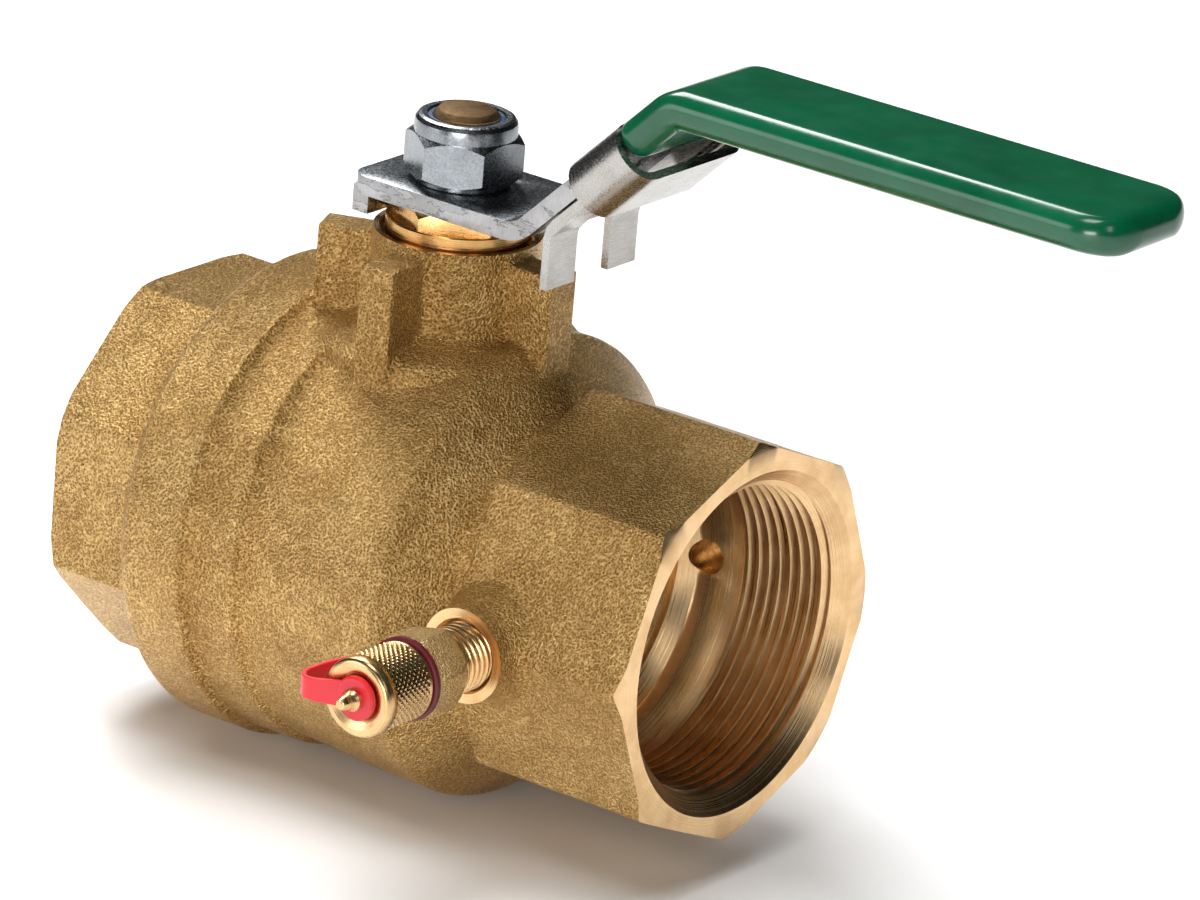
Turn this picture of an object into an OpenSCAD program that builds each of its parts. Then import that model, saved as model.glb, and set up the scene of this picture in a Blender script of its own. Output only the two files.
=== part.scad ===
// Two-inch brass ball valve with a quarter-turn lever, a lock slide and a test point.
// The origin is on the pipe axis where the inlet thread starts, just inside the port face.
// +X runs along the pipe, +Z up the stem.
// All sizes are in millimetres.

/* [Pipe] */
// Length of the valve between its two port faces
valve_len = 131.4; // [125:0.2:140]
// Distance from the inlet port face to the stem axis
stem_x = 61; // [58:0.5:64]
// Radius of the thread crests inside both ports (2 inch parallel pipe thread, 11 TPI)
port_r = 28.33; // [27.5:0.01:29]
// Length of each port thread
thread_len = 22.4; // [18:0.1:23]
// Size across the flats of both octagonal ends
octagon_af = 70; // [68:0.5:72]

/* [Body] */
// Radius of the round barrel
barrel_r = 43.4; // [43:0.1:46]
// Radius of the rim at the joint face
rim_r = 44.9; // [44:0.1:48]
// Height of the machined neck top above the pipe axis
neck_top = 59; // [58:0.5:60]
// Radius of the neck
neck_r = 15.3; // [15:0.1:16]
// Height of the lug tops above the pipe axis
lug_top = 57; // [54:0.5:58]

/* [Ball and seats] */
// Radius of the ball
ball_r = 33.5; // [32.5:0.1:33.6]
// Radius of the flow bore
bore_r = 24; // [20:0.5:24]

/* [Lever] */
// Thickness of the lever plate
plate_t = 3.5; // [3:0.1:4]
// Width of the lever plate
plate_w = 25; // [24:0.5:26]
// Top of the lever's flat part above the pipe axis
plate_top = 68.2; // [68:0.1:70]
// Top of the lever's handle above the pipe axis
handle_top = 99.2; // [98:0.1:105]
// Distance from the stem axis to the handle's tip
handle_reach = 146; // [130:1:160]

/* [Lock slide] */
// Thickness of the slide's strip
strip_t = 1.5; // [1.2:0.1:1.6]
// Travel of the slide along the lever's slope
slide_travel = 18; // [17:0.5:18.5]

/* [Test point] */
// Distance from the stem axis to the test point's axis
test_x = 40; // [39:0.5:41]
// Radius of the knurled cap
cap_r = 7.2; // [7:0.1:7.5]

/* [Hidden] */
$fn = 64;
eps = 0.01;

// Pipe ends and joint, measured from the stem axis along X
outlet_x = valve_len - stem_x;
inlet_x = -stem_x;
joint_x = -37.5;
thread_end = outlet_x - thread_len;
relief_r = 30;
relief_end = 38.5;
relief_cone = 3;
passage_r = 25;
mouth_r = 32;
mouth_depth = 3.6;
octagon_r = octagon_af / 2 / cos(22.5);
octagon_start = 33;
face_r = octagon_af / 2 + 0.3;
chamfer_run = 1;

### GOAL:
Only the lines from the start of the data to the line holding "bore_r = 24; // [20:0.5:24]" are wanted; return them exactly, both ends included.

### RESULT FOR THIS EXERCISE:
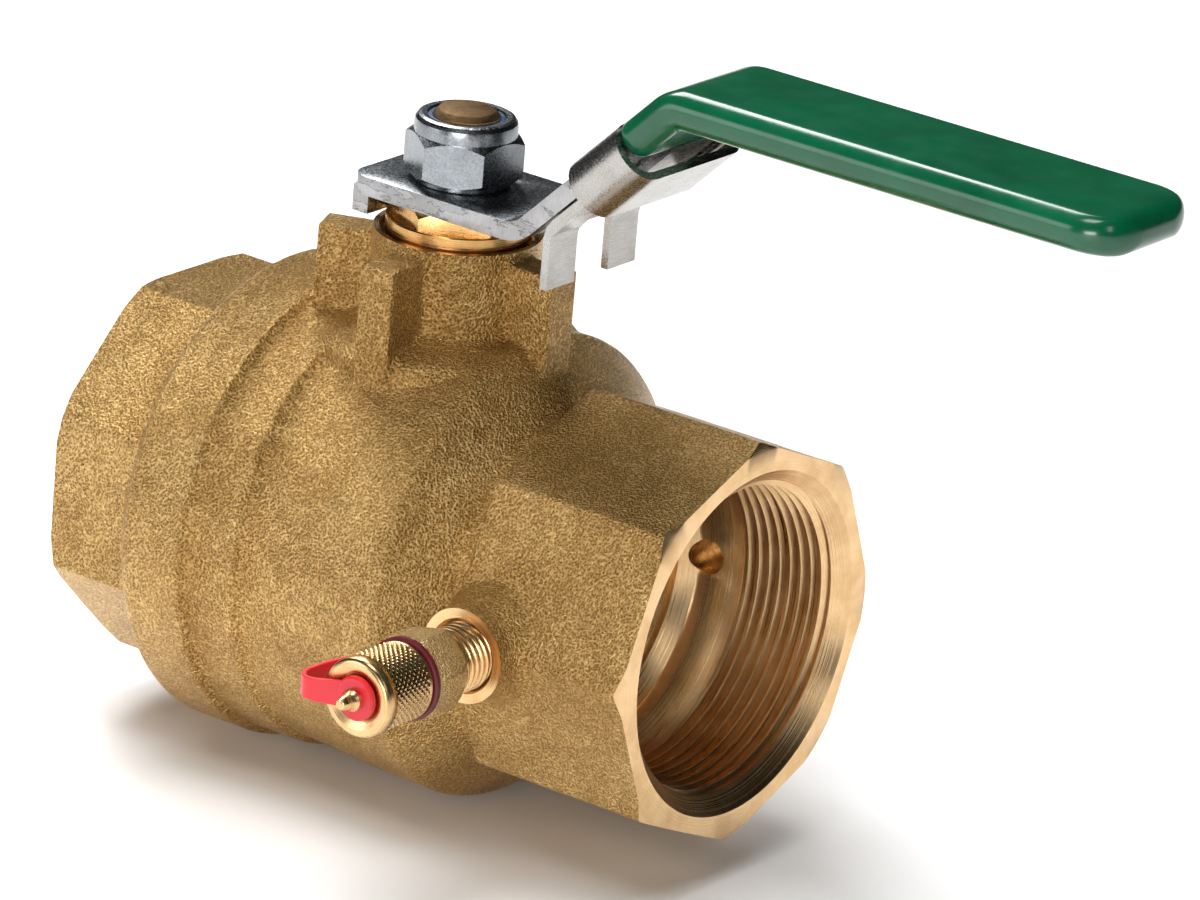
Turn this picture of an object into an OpenSCAD program that builds each of its parts. Then import that model, saved as model.glb, and set up the scene of this picture in a Blender script of its own. Output only the two files.
=== part.scad ===
// Two-inch brass ball valve with a quarter-turn lever, a lock slide and a test point.
// The origin is on the pipe axis where the inlet thread starts, just inside the port face.
// +X runs along the pipe, +Z up the stem.
// All sizes are in millimetres.

/* [Pipe] */
// Length of the valve between its two port faces
valve_len = 131.4; // [125:0.2:140]
// Distance from the inlet port face to the stem axis
stem_x = 61; // [58:0.5:64]
// Radius of the thread crests inside both ports (2 inch parallel pipe thread, 11 TPI)
port_r = 28.33; // [27.5:0.01:29]
// Length of each port thread
thread_len = 22.4; // [18:0.1:23]
// Size across the flats of both octagonal ends
octagon_af = 70; // [68:0.5:72]

/* [Body] */
// Radius of the round barrel
barrel_r = 43.4; // [43:0.1:46]
// Radius of the rim at the joint face
rim_r = 44.9; // [44:0.1:48]
// Height of the machined neck top above the pipe axis
neck_top = 59; // [58:0.5:60]
// Radius of the neck
neck_r = 15.3; // [15:0.1:16]
// Height of the lug tops above the pipe axis
lug_top = 57; // [54:0.5:58]

/* [Ball and seats] */
// Radius of the ball
ball_r = 33.5; // [32.5:0.1:33.6]
// Radius of the flow bore
bore_r = 24; // [20:0.5:24]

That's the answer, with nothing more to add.